Integration problem: int [x=0,1] [sqrt(1+x^2)] dx

[kysmalte]

I need to calculate the integral from 0 to 1 of sqrt(1+x^2). I know how to do definite integrals but I cannot resolve the square root part.

Any help is greatly appreciated, thanks!

 

[morson]

Try making the substitution x = Tan(A). You should get a trig function, which you could probably integrate by parts.

 

[kysmalte]

When I do that I end up with sqrt(1+tan^2(a)) which becomes sqrt(sec^2(a)) which reduces to sec(a). x=tan(a), dx=sec^2(a) da. The entire integral becomes the integral of sec^3(a) da. I tried to break this up into sec(a)sec^2(a) and run integration by parts but I couldn't arrive at an answer. Any suggestions?

 

[morson]

It's a matter of breaking the integral down (which may mean using integration by parts
more than once). I get:

\(\displaystyle \L\\\int{sec^3(a)}da \:=\:\frac{1}{2}\\)seca*tana + \(\displaystyle \frac{1}{2}\\)loge(seca + tana) + \(\displaystyle C\)

But since this is a definite integral, the C is no longer needed. Don't forget to update the limits.

 

[Count Iblis]

I need to calculate the integral from 0 to 1 of sqrt(1+x^2). I know how to do definite integrals but I cannot resolve the square root part.

Any help is greatly appreciated, thanks!

You can also substitute x = sinh(t). Then sqrt(1+x^2) = cosh(t) and
dx = cosh(t) dt, so you have to integrate cosh^2(t), which is trivial, e.g. you can just expand out the square of exp(t) + exp(-t) .

 

[galactus]

You can try to derive the general case and then use n=3.

\(\displaystyle \L\\\int{sec^{n}(x)dx=\frac{1}{n-1}sec^{n-2}(x)tan(x)+\frac{n-2}{n-1}\int{sec^{n-2}(x)}dx\)

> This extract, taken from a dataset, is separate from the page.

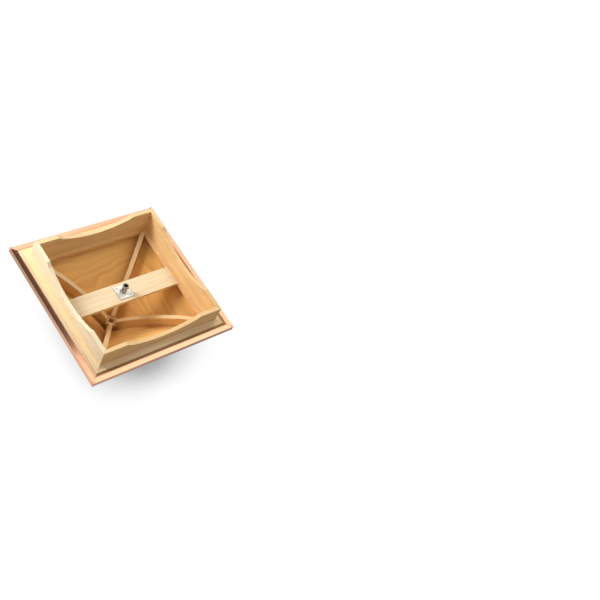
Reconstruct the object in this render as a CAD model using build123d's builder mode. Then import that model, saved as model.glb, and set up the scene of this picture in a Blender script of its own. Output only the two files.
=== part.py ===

Write $\displaystyle sec^{n}(x)=sec^{n-2}(x)sec^{2}(x)$, intgerate by parts with

$\displaystyle u=sec^{n-2}(x)$ and $\displaystyle dv=sec^{2}(x)dx$, and use the trig formula $\displaystyle tan^{2}(x)+1=sec^{2}(x)$

To the derive the case when n=3, as you have, let $\displaystyle u=sec(x), \;\ dv=sec^{2}(x)dx, \;\ du=sec(x)tan(x)dx, \;\ v=tan(x)$